:: Objective ::
The listing below contains a span that opens with the line containing "What build123d script" and closes with the line containing "back_y = depth". Return that span exactly.

:: Records for this task ::
— start —

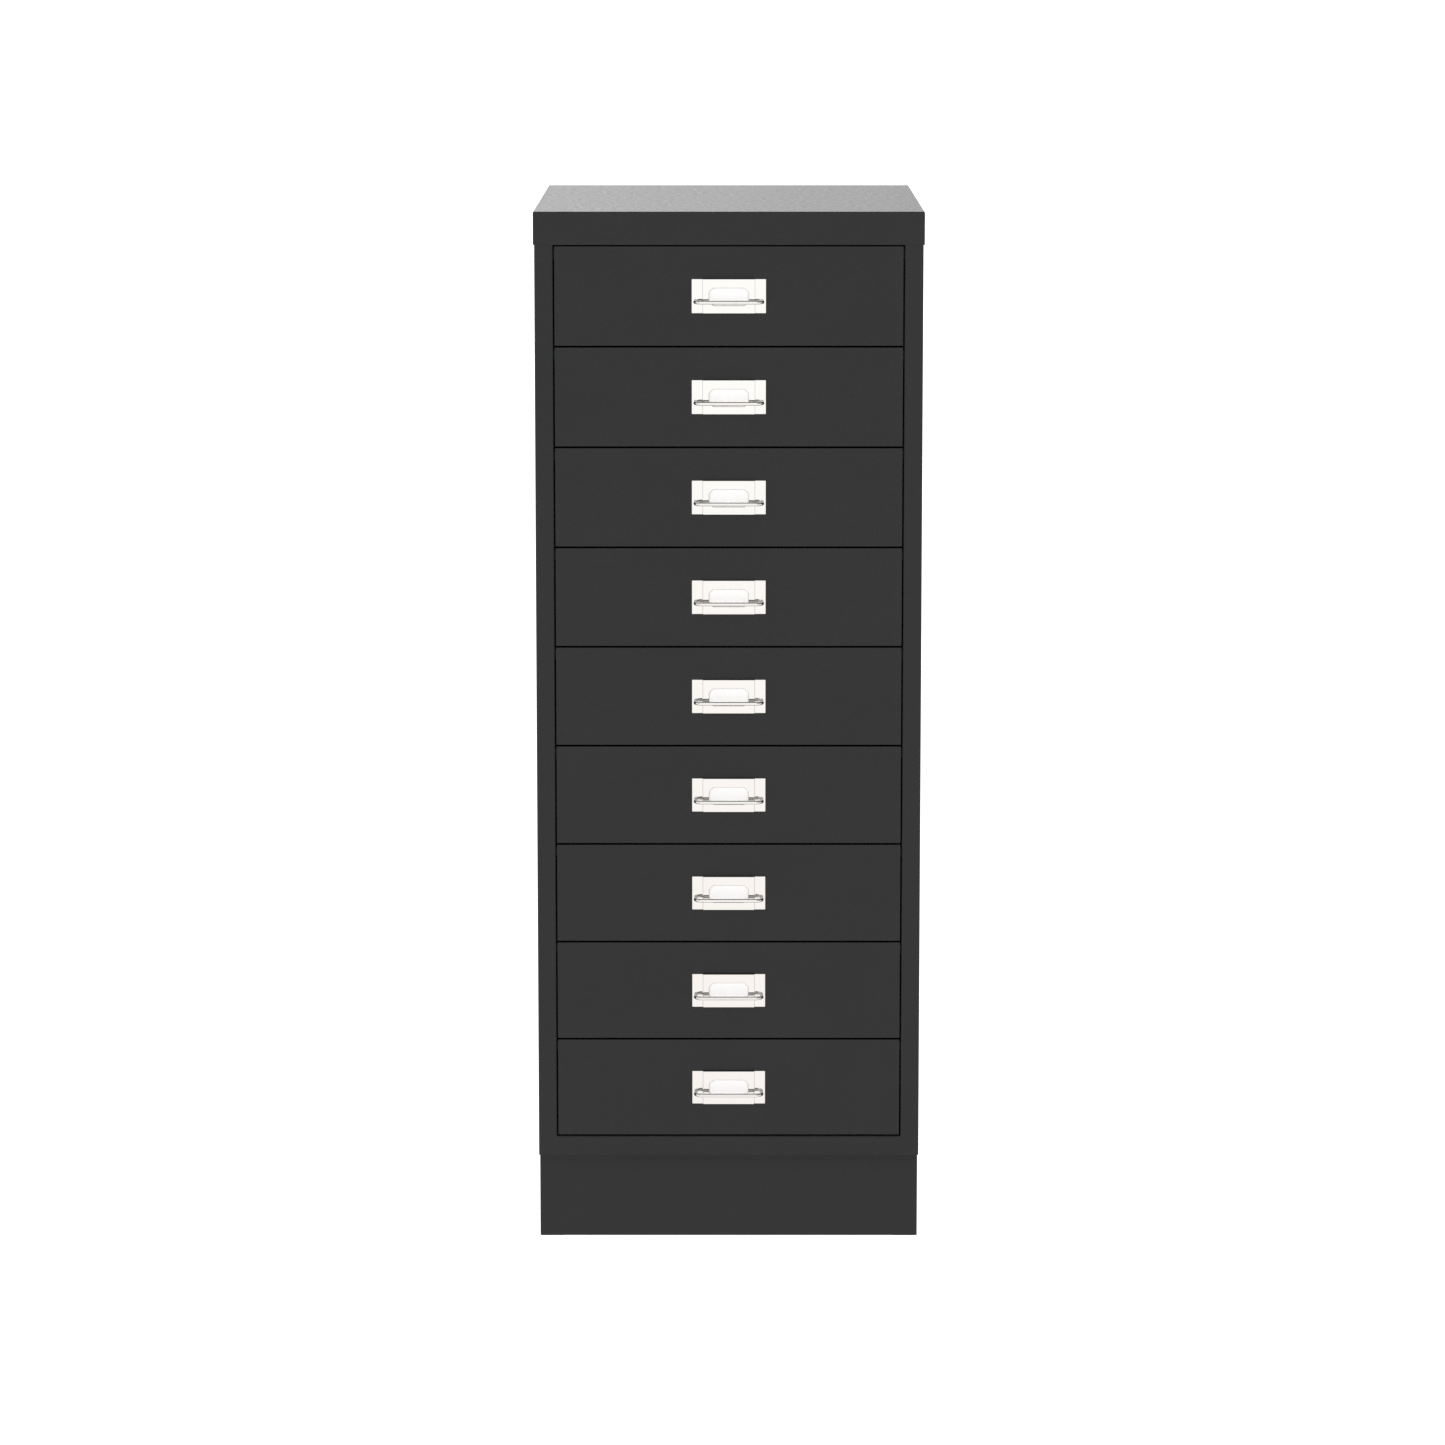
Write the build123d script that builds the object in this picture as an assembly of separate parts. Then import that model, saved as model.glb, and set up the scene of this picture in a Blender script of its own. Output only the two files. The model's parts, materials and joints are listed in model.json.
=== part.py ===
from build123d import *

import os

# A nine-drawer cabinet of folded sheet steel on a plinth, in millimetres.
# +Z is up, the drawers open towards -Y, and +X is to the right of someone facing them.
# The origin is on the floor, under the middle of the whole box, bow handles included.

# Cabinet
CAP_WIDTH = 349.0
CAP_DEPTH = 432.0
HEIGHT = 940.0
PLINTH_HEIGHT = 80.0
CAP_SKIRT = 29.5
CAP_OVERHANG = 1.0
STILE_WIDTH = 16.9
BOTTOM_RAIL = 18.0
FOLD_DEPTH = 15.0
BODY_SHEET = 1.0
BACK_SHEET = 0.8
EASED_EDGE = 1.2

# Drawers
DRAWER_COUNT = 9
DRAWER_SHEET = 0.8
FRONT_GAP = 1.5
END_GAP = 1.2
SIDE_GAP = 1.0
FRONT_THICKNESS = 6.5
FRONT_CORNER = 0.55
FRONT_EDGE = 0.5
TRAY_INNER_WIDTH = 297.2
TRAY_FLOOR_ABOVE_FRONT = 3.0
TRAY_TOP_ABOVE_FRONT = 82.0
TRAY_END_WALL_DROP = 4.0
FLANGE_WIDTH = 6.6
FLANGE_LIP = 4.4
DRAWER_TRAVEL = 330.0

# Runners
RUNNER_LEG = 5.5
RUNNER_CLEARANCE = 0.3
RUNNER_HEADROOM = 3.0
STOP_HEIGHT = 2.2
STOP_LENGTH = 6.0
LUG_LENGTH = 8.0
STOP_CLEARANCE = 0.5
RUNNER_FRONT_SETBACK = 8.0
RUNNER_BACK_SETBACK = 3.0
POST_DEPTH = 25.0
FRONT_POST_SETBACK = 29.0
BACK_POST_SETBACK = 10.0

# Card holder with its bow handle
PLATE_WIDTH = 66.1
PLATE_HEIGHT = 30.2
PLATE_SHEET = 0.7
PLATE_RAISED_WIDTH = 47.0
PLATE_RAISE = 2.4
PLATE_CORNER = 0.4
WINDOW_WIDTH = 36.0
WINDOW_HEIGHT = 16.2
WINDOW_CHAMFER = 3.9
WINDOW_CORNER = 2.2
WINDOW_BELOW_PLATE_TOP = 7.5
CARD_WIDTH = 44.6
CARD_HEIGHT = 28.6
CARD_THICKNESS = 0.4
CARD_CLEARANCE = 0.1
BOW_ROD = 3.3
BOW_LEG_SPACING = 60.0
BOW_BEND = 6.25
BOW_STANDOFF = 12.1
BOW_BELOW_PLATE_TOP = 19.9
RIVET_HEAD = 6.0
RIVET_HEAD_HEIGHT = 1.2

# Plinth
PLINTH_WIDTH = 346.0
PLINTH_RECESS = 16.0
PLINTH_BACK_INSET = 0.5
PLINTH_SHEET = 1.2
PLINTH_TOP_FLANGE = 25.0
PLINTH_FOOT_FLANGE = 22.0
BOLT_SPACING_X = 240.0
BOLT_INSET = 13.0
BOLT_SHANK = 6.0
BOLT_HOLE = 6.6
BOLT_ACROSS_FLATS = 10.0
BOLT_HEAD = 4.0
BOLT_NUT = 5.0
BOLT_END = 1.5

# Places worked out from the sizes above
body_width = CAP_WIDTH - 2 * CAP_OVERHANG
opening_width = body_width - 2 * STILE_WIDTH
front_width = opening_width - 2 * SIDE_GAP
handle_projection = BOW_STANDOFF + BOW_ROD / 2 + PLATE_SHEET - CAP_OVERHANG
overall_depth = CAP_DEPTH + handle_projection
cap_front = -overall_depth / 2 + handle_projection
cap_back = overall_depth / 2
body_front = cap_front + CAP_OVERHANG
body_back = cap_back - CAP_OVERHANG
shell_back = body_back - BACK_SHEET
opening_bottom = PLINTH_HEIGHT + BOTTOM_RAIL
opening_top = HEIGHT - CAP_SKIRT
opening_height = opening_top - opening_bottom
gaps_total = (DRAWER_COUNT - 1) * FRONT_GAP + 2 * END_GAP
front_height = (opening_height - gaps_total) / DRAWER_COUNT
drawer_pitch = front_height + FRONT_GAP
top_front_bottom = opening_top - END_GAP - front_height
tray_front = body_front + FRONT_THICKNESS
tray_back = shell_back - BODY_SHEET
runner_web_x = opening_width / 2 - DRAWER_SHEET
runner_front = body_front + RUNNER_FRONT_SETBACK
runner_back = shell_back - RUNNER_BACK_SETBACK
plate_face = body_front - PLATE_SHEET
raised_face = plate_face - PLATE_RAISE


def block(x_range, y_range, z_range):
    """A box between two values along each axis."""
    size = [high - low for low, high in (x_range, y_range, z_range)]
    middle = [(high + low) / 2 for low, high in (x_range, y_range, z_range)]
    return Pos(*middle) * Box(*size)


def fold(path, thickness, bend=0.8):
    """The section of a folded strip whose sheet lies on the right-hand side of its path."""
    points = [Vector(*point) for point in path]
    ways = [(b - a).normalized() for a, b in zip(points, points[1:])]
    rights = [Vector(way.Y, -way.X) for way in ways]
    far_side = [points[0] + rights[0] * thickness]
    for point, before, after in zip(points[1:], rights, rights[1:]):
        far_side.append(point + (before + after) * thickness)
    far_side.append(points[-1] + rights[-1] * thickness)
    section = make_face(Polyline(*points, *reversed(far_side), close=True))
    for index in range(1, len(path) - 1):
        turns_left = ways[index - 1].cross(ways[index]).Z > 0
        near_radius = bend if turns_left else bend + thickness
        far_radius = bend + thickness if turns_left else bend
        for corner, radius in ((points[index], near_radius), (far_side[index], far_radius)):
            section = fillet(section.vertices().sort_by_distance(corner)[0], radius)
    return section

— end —
— start —

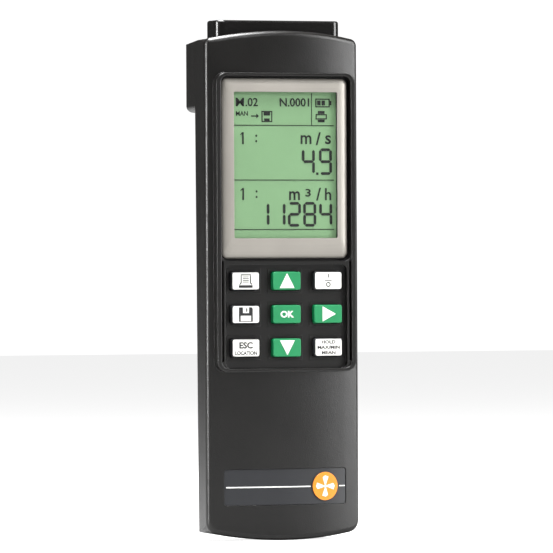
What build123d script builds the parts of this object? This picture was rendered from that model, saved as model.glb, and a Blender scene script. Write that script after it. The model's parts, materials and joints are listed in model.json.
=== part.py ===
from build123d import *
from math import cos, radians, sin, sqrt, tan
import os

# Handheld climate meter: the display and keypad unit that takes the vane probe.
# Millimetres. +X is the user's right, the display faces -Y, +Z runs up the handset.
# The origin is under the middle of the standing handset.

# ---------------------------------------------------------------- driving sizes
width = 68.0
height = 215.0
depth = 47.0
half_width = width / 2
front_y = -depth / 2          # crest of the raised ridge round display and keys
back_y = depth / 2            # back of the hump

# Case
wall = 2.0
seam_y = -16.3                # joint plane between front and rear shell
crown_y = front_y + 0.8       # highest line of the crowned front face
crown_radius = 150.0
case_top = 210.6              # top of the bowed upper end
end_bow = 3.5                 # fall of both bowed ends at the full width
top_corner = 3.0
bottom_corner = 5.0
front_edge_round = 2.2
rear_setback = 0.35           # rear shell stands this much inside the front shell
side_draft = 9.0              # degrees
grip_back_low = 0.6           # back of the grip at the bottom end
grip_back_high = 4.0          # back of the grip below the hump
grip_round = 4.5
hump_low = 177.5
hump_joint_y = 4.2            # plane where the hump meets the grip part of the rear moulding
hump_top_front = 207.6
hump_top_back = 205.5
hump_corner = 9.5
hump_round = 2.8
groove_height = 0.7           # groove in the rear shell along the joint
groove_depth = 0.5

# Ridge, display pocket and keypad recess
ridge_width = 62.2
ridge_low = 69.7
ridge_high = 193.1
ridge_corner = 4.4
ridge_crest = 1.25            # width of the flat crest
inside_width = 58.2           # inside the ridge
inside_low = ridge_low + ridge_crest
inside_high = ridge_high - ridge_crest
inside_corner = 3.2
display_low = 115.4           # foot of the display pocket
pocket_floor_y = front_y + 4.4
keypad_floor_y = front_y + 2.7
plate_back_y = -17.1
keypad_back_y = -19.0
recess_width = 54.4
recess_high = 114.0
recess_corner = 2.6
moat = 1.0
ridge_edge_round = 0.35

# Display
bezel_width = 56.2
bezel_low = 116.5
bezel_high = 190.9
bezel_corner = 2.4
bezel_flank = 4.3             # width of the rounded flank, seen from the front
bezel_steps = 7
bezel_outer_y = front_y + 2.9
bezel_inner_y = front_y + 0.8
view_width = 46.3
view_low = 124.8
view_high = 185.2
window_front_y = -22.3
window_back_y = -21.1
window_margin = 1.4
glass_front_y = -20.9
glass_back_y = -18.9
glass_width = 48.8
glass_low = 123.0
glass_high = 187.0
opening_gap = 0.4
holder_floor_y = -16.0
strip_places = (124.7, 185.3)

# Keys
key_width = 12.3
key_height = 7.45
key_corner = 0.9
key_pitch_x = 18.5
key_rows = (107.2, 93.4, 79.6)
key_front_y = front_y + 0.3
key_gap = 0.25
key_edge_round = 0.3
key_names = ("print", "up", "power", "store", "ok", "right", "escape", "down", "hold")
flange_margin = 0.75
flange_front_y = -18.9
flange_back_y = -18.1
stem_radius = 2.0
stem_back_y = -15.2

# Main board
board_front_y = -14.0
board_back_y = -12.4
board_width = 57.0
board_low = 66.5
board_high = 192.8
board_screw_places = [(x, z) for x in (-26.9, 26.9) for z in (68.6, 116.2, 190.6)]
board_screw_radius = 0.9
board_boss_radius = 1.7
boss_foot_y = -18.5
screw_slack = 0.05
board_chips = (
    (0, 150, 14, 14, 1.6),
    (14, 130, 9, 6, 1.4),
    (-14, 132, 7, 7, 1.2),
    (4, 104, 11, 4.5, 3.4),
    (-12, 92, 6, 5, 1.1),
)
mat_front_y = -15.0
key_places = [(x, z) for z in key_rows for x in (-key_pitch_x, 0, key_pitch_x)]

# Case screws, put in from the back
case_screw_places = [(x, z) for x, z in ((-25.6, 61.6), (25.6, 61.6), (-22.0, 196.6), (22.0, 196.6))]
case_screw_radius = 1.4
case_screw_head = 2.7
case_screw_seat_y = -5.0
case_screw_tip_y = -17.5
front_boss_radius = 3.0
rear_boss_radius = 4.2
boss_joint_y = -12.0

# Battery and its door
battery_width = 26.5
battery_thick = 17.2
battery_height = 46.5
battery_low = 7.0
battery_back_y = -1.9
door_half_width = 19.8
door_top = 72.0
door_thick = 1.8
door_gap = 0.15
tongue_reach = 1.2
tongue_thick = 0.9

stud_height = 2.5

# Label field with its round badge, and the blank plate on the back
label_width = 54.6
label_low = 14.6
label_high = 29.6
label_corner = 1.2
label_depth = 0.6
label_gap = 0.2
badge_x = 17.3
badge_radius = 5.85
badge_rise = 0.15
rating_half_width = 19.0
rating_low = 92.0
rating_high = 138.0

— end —
— start —

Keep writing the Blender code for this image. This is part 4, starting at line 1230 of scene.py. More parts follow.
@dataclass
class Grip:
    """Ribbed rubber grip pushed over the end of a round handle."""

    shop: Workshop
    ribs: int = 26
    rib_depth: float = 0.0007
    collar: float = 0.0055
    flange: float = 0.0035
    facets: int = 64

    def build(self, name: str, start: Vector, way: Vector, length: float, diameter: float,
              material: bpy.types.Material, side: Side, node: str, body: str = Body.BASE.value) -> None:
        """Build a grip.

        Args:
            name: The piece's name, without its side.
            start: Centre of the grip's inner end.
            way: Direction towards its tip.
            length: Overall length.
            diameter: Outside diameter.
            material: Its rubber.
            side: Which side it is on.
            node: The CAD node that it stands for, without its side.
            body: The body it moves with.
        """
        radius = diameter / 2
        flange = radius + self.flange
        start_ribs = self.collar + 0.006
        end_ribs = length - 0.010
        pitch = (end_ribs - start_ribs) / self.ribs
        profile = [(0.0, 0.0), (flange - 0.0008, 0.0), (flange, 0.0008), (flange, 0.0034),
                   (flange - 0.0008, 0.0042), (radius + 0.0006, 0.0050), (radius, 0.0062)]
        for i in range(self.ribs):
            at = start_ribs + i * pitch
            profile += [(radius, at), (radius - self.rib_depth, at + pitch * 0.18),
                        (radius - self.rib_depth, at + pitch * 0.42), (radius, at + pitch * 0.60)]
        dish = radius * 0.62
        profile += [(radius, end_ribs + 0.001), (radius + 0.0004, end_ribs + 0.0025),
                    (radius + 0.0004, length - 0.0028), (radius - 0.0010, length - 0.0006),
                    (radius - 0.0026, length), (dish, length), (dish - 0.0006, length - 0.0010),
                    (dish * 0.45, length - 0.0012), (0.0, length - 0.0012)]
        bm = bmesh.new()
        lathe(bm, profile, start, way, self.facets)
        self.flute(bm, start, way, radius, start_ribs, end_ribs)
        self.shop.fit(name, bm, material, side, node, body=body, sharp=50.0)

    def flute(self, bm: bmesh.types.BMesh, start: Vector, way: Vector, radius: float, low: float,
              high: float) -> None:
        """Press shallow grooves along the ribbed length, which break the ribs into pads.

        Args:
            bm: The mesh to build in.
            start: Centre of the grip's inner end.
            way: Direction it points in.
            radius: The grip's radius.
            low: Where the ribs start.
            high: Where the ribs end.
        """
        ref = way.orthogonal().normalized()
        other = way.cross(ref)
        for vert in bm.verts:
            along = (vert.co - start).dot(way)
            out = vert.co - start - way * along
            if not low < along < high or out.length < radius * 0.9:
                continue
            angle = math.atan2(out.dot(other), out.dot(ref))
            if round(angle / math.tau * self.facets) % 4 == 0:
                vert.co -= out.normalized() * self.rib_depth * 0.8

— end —

:: Answer below ::
What build123d script builds the parts of this object? This picture was rendered from that model, saved as model.glb, and a Blender scene script. Write that script after it. The model's parts, materials and joints are listed in model.json.
=== part.py ===
from build123d import *
from math import cos, radians, sin, sqrt, tan
import os

# Handheld climate meter: the display and keypad unit that takes the vane probe.
# Millimetres. +X is the user's right, the display faces -Y, +Z runs up the handset.
# The origin is under the middle of the standing handset.

# ---------------------------------------------------------------- driving sizes
width = 68.0
height = 215.0
depth = 47.0
half_width = width / 2
front_y = -depth / 2          # crest of the raised ridge round display and keys
back_y = depth / 2            # back of the hump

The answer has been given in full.